--- Start ---
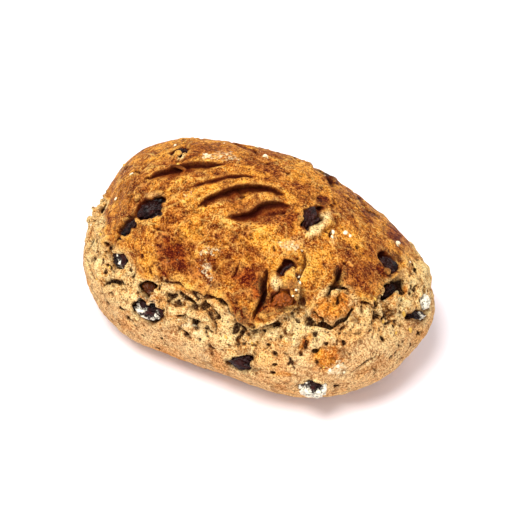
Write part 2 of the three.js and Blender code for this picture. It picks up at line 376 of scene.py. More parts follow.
class Dough:
    """The grid of distances and the hand tools that change it."""

    def __init__(self):
        self.axes = [
            np.arange(low, high, VOXEL, dtype=np.float32) for low, high in zip(GRID_LOW, GRID_HIGH)
        ]
        self.shape = tuple(len(axis) for axis in self.axes)
        self.outline = edge_outline()
        self._lay_out_heights()
        self.warp = [
            WIDE_PUSH * grid_bumps(self.shape, WIDE_WARP, axis)
            + CLOSE_PUSH * grid_bumps(self.shape, CLOSE_WARP, axis)
            for axis in range(3)
        ]

    def _lay_out_heights(self):
        """Height above the smooth loaf and distance above the crust's edge, worked out coarsely."""
        counts = [n // COARSE + 2 for n in self.shape]
        lines = [low + np.arange(n) * VOXEL * COARSE for low, n in zip(GRID_LOW, counts)]
        points = np.stack(np.meshgrid(*lines, indexing="ij"), -1)
        rise = above_loaf(points)
        slope = np.gradient(rise, VOXEL * COARSE)
        steep = np.sqrt(sum(part ** 2 for part in slope))
        offset = points - CENTRE
        length = np.linalg.norm(offset, axis=-1) + 1e-9
        azimuth = np.arctan2(offset[..., 1], offset[..., 0]) / DEGREE
        elevation = np.arcsin(offset[..., 2] / length) / DEGREE
        edge = elevation - round_values(azimuth, self.outline)
        self.height = self._refine(rise / np.maximum(steep, 1))
        self.edge = self._refine(edge * DEGREE * length)
        self.step = self._refine(round_values(azimuth, LEDGE_STEPS))
        self.softness = self._refine(round_values(azimuth, EDGE_SOFTNESS))

    def _refine(self, coarse):
        """Spreads a coarse field over the whole grid by straight lines between its points."""
        field = coarse.astype(np.float32)
        for axis in range(3):
            position = np.arange(self.shape[axis], dtype=np.float32) / COARSE
            index = position.astype(int)
            shape = [1, 1, 1]
            shape[axis] = self.shape[axis]
            share = (position - index).reshape(shape)
            field = np.take(field, index, axis) * (1 - share) + np.take(field, index + 1, axis) * share
        return field

    # ---- reading and windows ----

    def window(self, low, high):
        """Slices of the grid that cover a box."""
        cut = []
        for axis in range(3):
            first = int((low[axis] - GRID_LOW[axis]) / VOXEL)
            last = int((high[axis] - GRID_LOW[axis]) / VOXEL) + 2
            cut.append(slice(max(first, 0), max(min(last, self.shape[axis]), 0)))
        return tuple(cut)

    def points(self, cut):
        """Places of the grid points in a window, made a little uneven."""
        parts = np.meshgrid(*[axis[part] for axis, part in zip(self.axes, cut)], indexing="ij")
        return np.stack([part + warp[cut] for part, warp in zip(parts, self.warp)], -1)

    def around(self, place, reach, turn=0):
        """A window round a place with its points' distances along and across the surface."""
        cut = self.window(place.point - reach, place.point + reach)
        offset = self.points(cut) - place.point.astype(np.float32)
        along, across = place.turned(turn)
        return cut, offset @ along.astype(np.float32), offset @ across.astype(np.float32)

    def read(self, field, points):
        """Values of a grid field at loose points."""
        position = np.clip((points - GRID_LOW) / VOXEL, 0, np.array(self.shape) - 1.01)
        index = position.astype(int)
        total = np.zeros(len(points))
        for corner, weight in corner_weights(position - index):
            x, y, z = (index + corner).T
            total += weight * field[x, y, z]
        return total

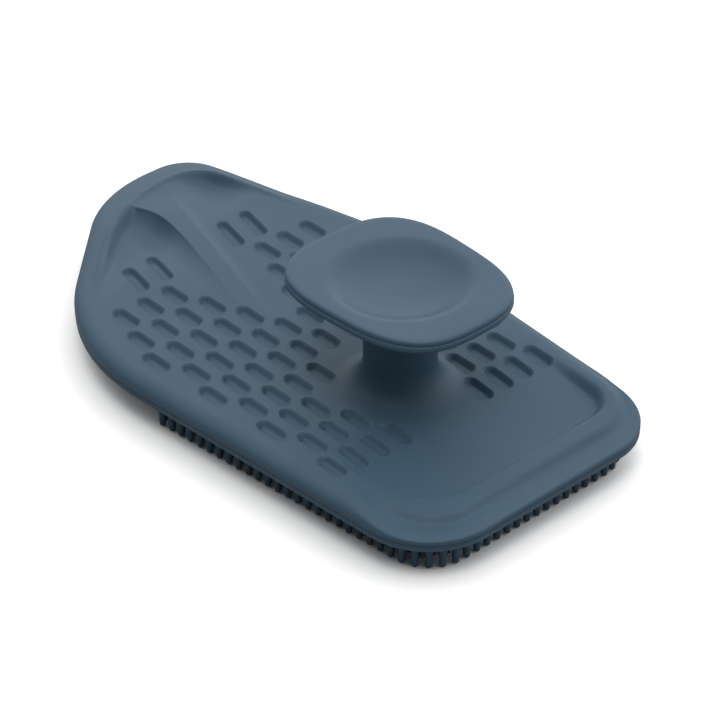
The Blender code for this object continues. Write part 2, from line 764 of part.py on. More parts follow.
def build_handle_post(material):
    """The hidden post: a spigot in the stiffener, a flange over it and a shaft up into the knob."""
    top = SOCKET_CEILING - CLEARANCE
    profile = (
        (POST_SPIGOT_RADIUS, STIFFENER_BOTTOM),
        (POST_SPIGOT_RADIUS, POST_FLANGE_BOTTOM),
        (POST_FLANGE_RADIUS, POST_FLANGE_BOTTOM),
        (POST_FLANGE_RADIUS, POST_FLANGE_TOP),
        (POST_RADIUS, POST_FLANGE_TOP),
        (POST_RADIUS, top - POST_CHAMFER),
        (POST_RADIUS - POST_CHAMFER, top),
    )
    bm = bmesh.new()
    rings = [add_loop(bm, circle(radius), height) for radius, height in profile]
    for lower, upper in zip(rings, rings[1:]):
        bridge(bm, lower, upper)
    bm.faces.new(rings[0])
    bm.faces.new(rings[-1])
    return add_piece("handle_post", bm, material)


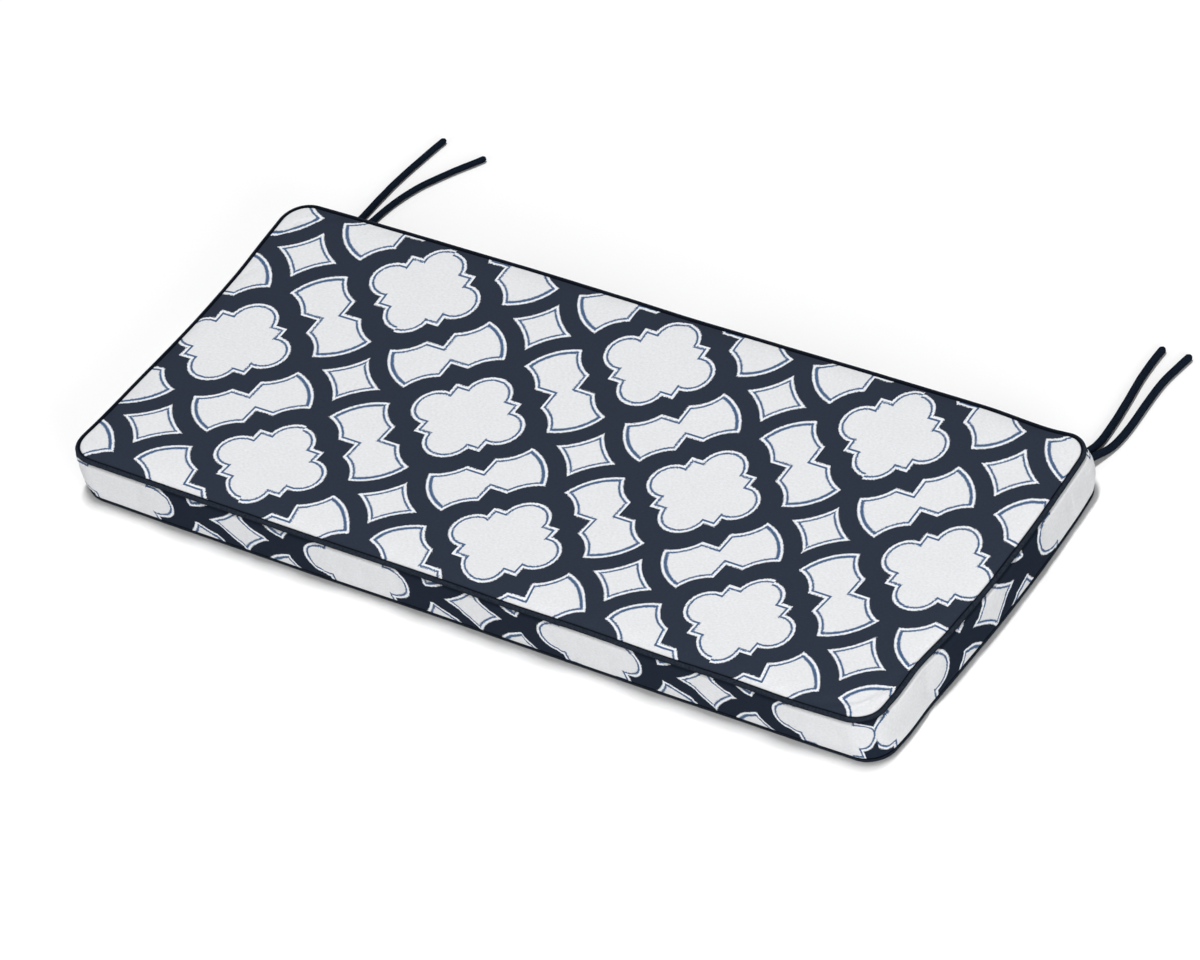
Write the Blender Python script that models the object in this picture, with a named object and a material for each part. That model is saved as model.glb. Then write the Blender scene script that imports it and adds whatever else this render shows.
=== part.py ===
"""Box-edged bench cushion: a filled pad with corded piping round both edges and two pairs of ties at the back.

X runs along the cushion, +Y points to its back edge, where the ties are, and +Z points up. The pad lies on z = 0,
and the origin is under the middle of its footprint.
"""

import math

import bmesh
import bpy
import numpy as np
from mathutils import Vector
from mathutils.geometry import interpolate_bezier

# Driving dimensions, in metres.
LENGTH = 1.2192  # 48 inches between the piping's centrelines, along X
WIDTH = 0.508  # 20 inches between the piping's centrelines, along Y
EDGE_HEIGHT = 0.0645  # from the bottom piping's centreline to the top piping's
PIPING_RADIUS = 0.0035
GAP = 0.0003  # left between pieces that touch

# Plan radii of the sewn corners, in the order back left, front left, front right, back right.
TOP_CORNERS = (0.038, 0.044, 0.034, 0.032)
BOTTOM_CORNERS = (0.038, 0.046, 0.030, 0.032)

# How the filled cover leaves the true rectangle.
BOW = 0.010  # both short sides lean towards +X at mid width
SKEW = 0.004  # the front edge lies this much nearer +X than the back one
SIDE_DIP = 0.003  # the top piping sags this much at the middle of a short side
BOXING_OVERHANG = 0.0044  # the boxing strip outside the piping's centreline, at its two seams
BOXING_BULGE = 0.0016  # how much further out it is at mid height
CORNER_BULGE = 0.0040  # extra fullness of the boxing at the back right corner
CORNER_REACH = 0.035
PANEL_LIP = 0.0019  # rise of the top panel from its seam to the flat of the panel
LIP_LENGTH = 0.006
CROWN = 0.0020

# How far each seam eases out (+) or in (-) from its straight edge, in millimetres. The place runs from -1 to 1 along
# Y on the short sides and along X on the long ones.
SEAM_EASE = {
    # side: rows of (place, top seam, bottom seam)
    "left": (
        (-0.97, -0.4, 0.0), (-0.82, -4.6, 0.0), (-0.38, -2.3, 0.0), (0.08, -3.3, 0.0), (0.40, -2.9, 0.0),
        (0.72, -0.5, 0.0), (0.95, -0.4, 0.0),
    ),
    "right": (
        (-0.95, 2.4, 2.6), (-0.82, 0.5, 3.0), (-0.56, -4.4, -1.0), (-0.30, -0.8, -0.8), (0.05, 1.0, 0.4),
        (0.40, 0.8, 0.6), (0.70, 0.3, 0.1), (0.95, 0.5, -1.8),
    ),
    "front": (
        (-0.95, -1.2, -1.6), (-0.70, -0.5, -0.5), (-0.35, 0.0, 0.1), (-0.05, -0.9, -1.0), (0.16, 0.4, -0.5),
        (0.32, -0.5, -0.3), (0.52, 0.8, -0.3), (0.68, -0.5, -1.2), (0.82, 0.7, -1.2), (0.97, -2.0, -2.4),
    ),
    "back": (
        (-0.95, -4.1, 0.0), (-0.80, -2.9, 0.0), (-0.60, -1.7, 0.0), (-0.35, -0.6, 0.0), (-0.13, -1.2, 0.0),
        (0.03, -2.6, 0.0), (0.25, -1.7, 0.0), (0.50, -0.3, 0.0), (0.74, 0.0, 0.0), (0.90, -4.4, 0.0),
        (0.98, -1.4, 0.0),
    ),
}
MM = 0.001

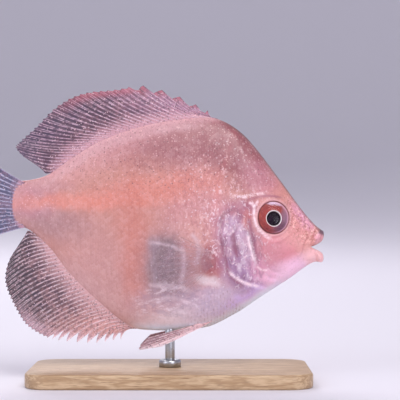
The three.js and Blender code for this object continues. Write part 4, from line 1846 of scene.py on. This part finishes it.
--- End ---
*SHORT PROBLEM*. Using the data above, reproduce every line exactly.

*SOLVED EXERCISE*.
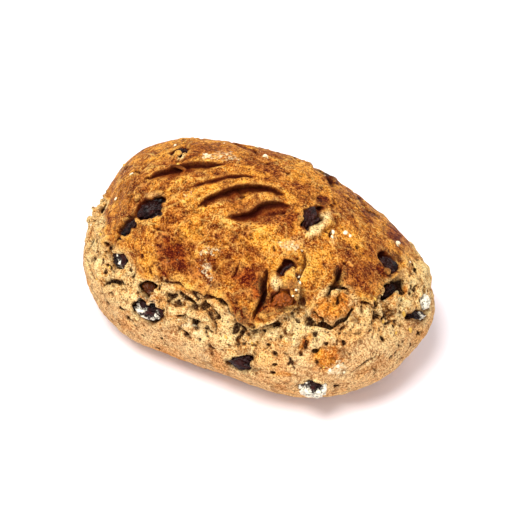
Write part 2 of the three.js and Blender code for this picture. It picks up at line 376 of scene.py. More parts follow.
class Dough:
    """The grid of distances and the hand tools that change it."""

    def __init__(self):
        self.axes = [
            np.arange(low, high, VOXEL, dtype=np.float32) for low, high in zip(GRID_LOW, GRID_HIGH)
        ]
        self.shape = tuple(len(axis) for axis in self.axes)
        self.outline = edge_outline()
        self._lay_out_heights()
        self.warp = [
            WIDE_PUSH * grid_bumps(self.shape, WIDE_WARP, axis)
            + CLOSE_PUSH * grid_bumps(self.shape, CLOSE_WARP, axis)
            for axis in range(3)
        ]

    def _lay_out_heights(self):
        """Height above the smooth loaf and distance above the crust's edge, worked out coarsely."""
        counts = [n // COARSE + 2 for n in self.shape]
        lines = [low + np.arange(n) * VOXEL * COARSE for low, n in zip(GRID_LOW, counts)]
        points = np.stack(np.meshgrid(*lines, indexing="ij"), -1)
        rise = above_loaf(points)
        slope = np.gradient(rise, VOXEL * COARSE)
        steep = np.sqrt(sum(part ** 2 for part in slope))
        offset = points - CENTRE
        length = np.linalg.norm(offset, axis=-1) + 1e-9
        azimuth = np.arctan2(offset[..., 1], offset[..., 0]) / DEGREE
        elevation = np.arcsin(offset[..., 2] / length) / DEGREE
        edge = elevation - round_values(azimuth, self.outline)
        self.height = self._refine(rise / np.maximum(steep, 1))
        self.edge = self._refine(edge * DEGREE * length)
        self.step = self._refine(round_values(azimuth, LEDGE_STEPS))
        self.softness = self._refine(round_values(azimuth, EDGE_SOFTNESS))

    def _refine(self, coarse):
        """Spreads a coarse field over the whole grid by straight lines between its points."""
        field = coarse.astype(np.float32)
        for axis in range(3):
            position = np.arange(self.shape[axis], dtype=np.float32) / COARSE
            index = position.astype(int)
            shape = [1, 1, 1]
            shape[axis] = self.shape[axis]
            share = (position - index).reshape(shape)
            field = np.take(field, index, axis) * (1 - share) + np.take(field, index + 1, axis) * share
        return field

    # ---- reading and windows ----

    def window(self, low, high):
        """Slices of the grid that cover a box."""
        cut = []
        for axis in range(3):
            first = int((low[axis] - GRID_LOW[axis]) / VOXEL)
            last = int((high[axis] - GRID_LOW[axis]) / VOXEL) + 2
            cut.append(slice(max(first, 0), max(min(last, self.shape[axis]), 0)))
        return tuple(cut)

    def points(self, cut):
        """Places of the grid points in a window, made a little uneven."""
        parts = np.meshgrid(*[axis[part] for axis, part in zip(self.axes, cut)], indexing="ij")
        return np.stack([part + warp[cut] for part, warp in zip(parts, self.warp)], -1)

    def around(self, place, reach, turn=0):
        """A window round a place with its points' distances along and across the surface."""
        cut = self.window(place.point - reach, place.point + reach)
        offset = self.points(cut) - place.point.astype(np.float32)
        along, across = place.turned(turn)
        return cut, offset @ along.astype(np.float32), offset @ across.astype(np.float32)

    def read(self, field, points):
        """Values of a grid field at loose points."""
        position = np.clip((points - GRID_LOW) / VOXEL, 0, np.array(self.shape) - 1.01)
        index = position.astype(int)
        total = np.zeros(len(points))
        for corner, weight in corner_weights(position - index):
            x, y, z = (index + corner).T
            total += weight * field[x, y, z]
        return total

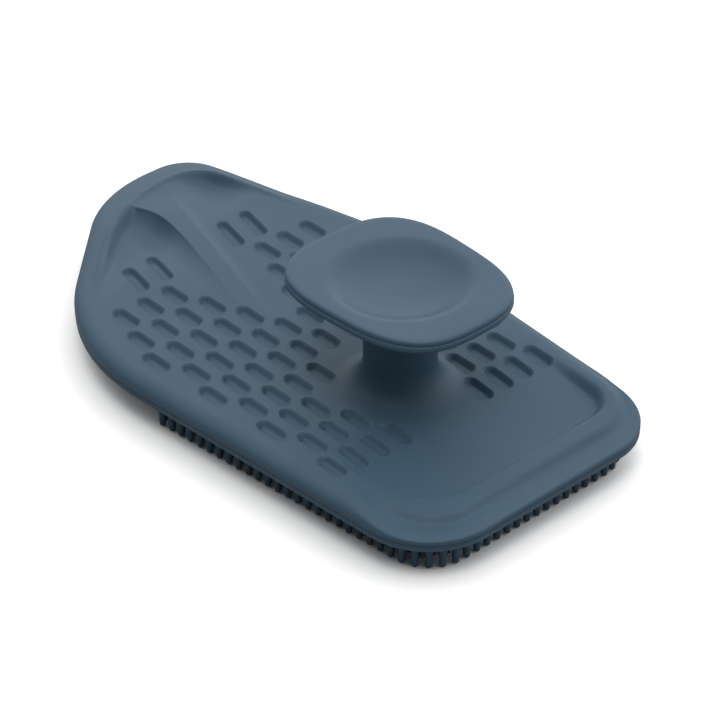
The Blender code for this object continues. Write part 2, from line 764 of part.py on. More parts follow.
def build_handle_post(material):
    """The hidden post: a spigot in the stiffener, a flange over it and a shaft up into the knob."""
    top = SOCKET_CEILING - CLEARANCE
    profile = (
        (POST_SPIGOT_RADIUS, STIFFENER_BOTTOM),
        (POST_SPIGOT_RADIUS, POST_FLANGE_BOTTOM),
        (POST_FLANGE_RADIUS, POST_FLANGE_BOTTOM),
        (POST_FLANGE_RADIUS, POST_FLANGE_TOP),
        (POST_RADIUS, POST_FLANGE_TOP),
        (POST_RADIUS, top - POST_CHAMFER),
        (POST_RADIUS - POST_CHAMFER, top),
    )
    bm = bmesh.new()
    rings = [add_loop(bm, circle(radius), height) for radius, height in profile]
    for lower, upper in zip(rings, rings[1:]):
        bridge(bm, lower, upper)
    bm.faces.new(rings[0])
    bm.faces.new(rings[-1])
    return add_piece("handle_post", bm, material)


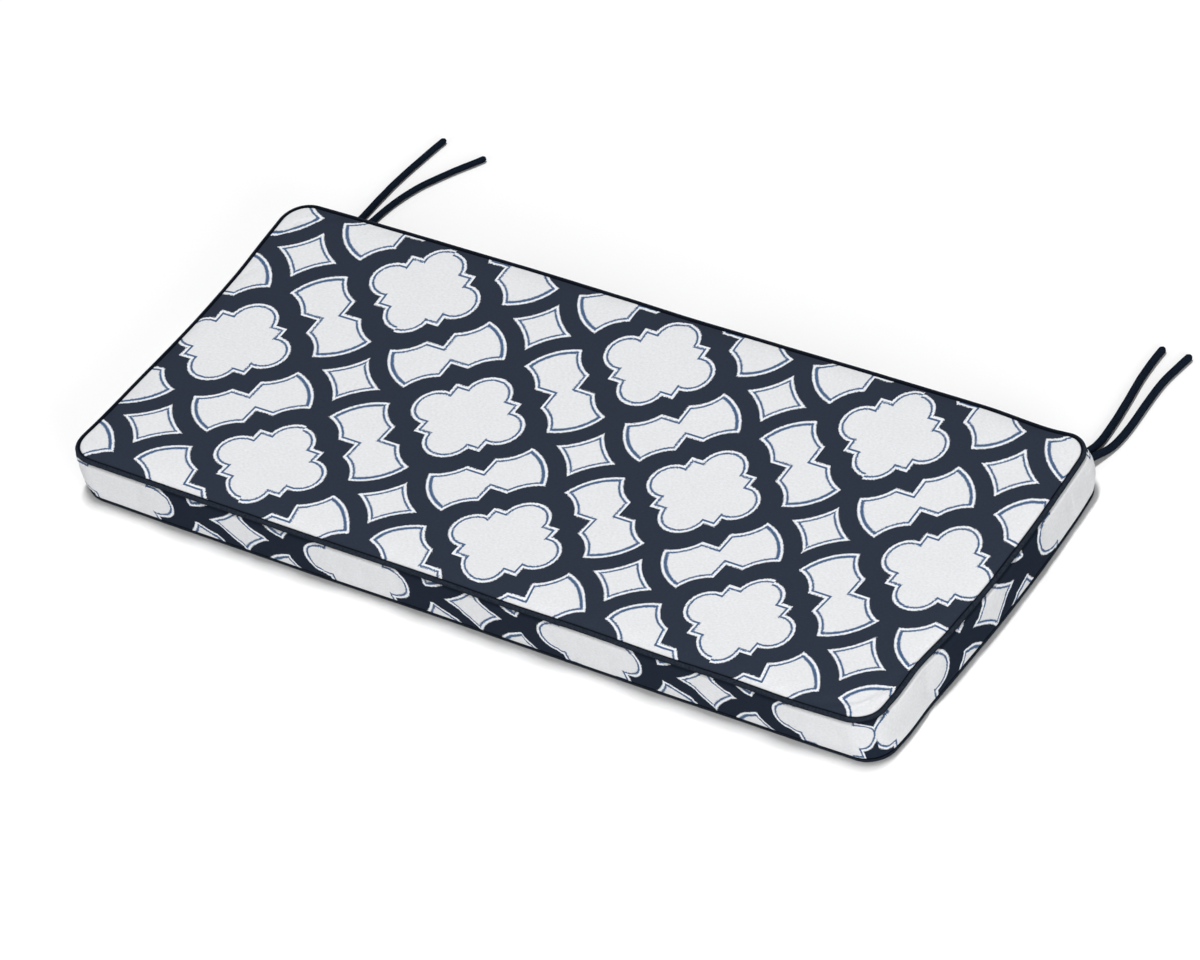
Write the Blender Python script that models the object in this picture, with a named object and a material for each part. That model is saved as model.glb. Then write the Blender scene script that imports it and adds whatever else this render shows.
=== part.py ===
"""Box-edged bench cushion: a filled pad with corded piping round both edges and two pairs of ties at the back.

X runs along the cushion, +Y points to its back edge, where the ties are, and +Z points up. The pad lies on z = 0,
and the origin is under the middle of its footprint.
"""

import math

import bmesh
import bpy
import numpy as np
from mathutils import Vector
from mathutils.geometry import interpolate_bezier

# Driving dimensions, in metres.
LENGTH = 1.2192  # 48 inches between the piping's centrelines, along X
WIDTH = 0.508  # 20 inches between the piping's centrelines, along Y
EDGE_HEIGHT = 0.0645  # from the bottom piping's centreline to the top piping's
PIPING_RADIUS = 0.0035
GAP = 0.0003  # left between pieces that touch

# Plan radii of the sewn corners, in the order back left, front left, front right, back right.
TOP_CORNERS = (0.038, 0.044, 0.034, 0.032)
BOTTOM_CORNERS = (0.038, 0.046, 0.030, 0.032)

# How the filled cover leaves the true rectangle.
BOW = 0.010  # both short sides lean towards +X at mid width
SKEW = 0.004  # the front edge lies this much nearer +X than the back one
SIDE_DIP = 0.003  # the top piping sags this much at the middle of a short side
BOXING_OVERHANG = 0.0044  # the boxing strip outside the piping's centreline, at its two seams
BOXING_BULGE = 0.0016  # how much further out it is at mid height
CORNER_BULGE = 0.0040  # extra fullness of the boxing at the back right corner
CORNER_REACH = 0.035
PANEL_LIP = 0.0019  # rise of the top panel from its seam to the flat of the panel
LIP_LENGTH = 0.006
CROWN = 0.0020

# How far each seam eases out (+) or in (-) from its straight edge, in millimetres. The place runs from -1 to 1 along
# Y on the short sides and along X on the long ones.
SEAM_EASE = {
    # side: rows of (place, top seam, bottom seam)
    "left": (
        (-0.97, -0.4, 0.0), (-0.82, -4.6, 0.0), (-0.38, -2.3, 0.0), (0.08, -3.3, 0.0), (0.40, -2.9, 0.0),
        (0.72, -0.5, 0.0), (0.95, -0.4, 0.0),
    ),
    "right": (
        (-0.95, 2.4, 2.6), (-0.82, 0.5, 3.0), (-0.56, -4.4, -1.0), (-0.30, -0.8, -0.8), (0.05, 1.0, 0.4),
        (0.40, 0.8, 0.6), (0.70, 0.3, 0.1), (0.95, 0.5, -1.8),
    ),
    "front": (
        (-0.95, -1.2, -1.6), (-0.70, -0.5, -0.5), (-0.35, 0.0, 0.1), (-0.05, -0.9, -1.0), (0.16, 0.4, -0.5),
        (0.32, -0.5, -0.3), (0.52, 0.8, -0.3), (0.68, -0.5, -1.2), (0.82, 0.7, -1.2), (0.97, -2.0, -2.4),
    ),
    "back": (
        (-0.95, -4.1, 0.0), (-0.80, -2.9, 0.0), (-0.60, -1.7, 0.0), (-0.35, -0.6, 0.0), (-0.13, -1.2, 0.0),
        (0.03, -2.6, 0.0), (0.25, -1.7, 0.0), (0.50, -0.3, 0.0), (0.74, 0.0, 0.0), (0.90, -4.4, 0.0),
        (0.98, -1.4, 0.0),
    ),
}
MM = 0.001

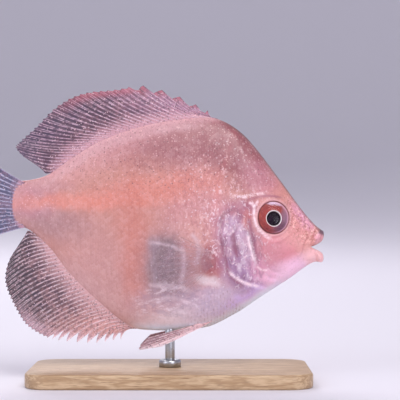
The three.js and Blender code for this object continues. Write part 4, from line 1846 of scene.py on. This part finishes it.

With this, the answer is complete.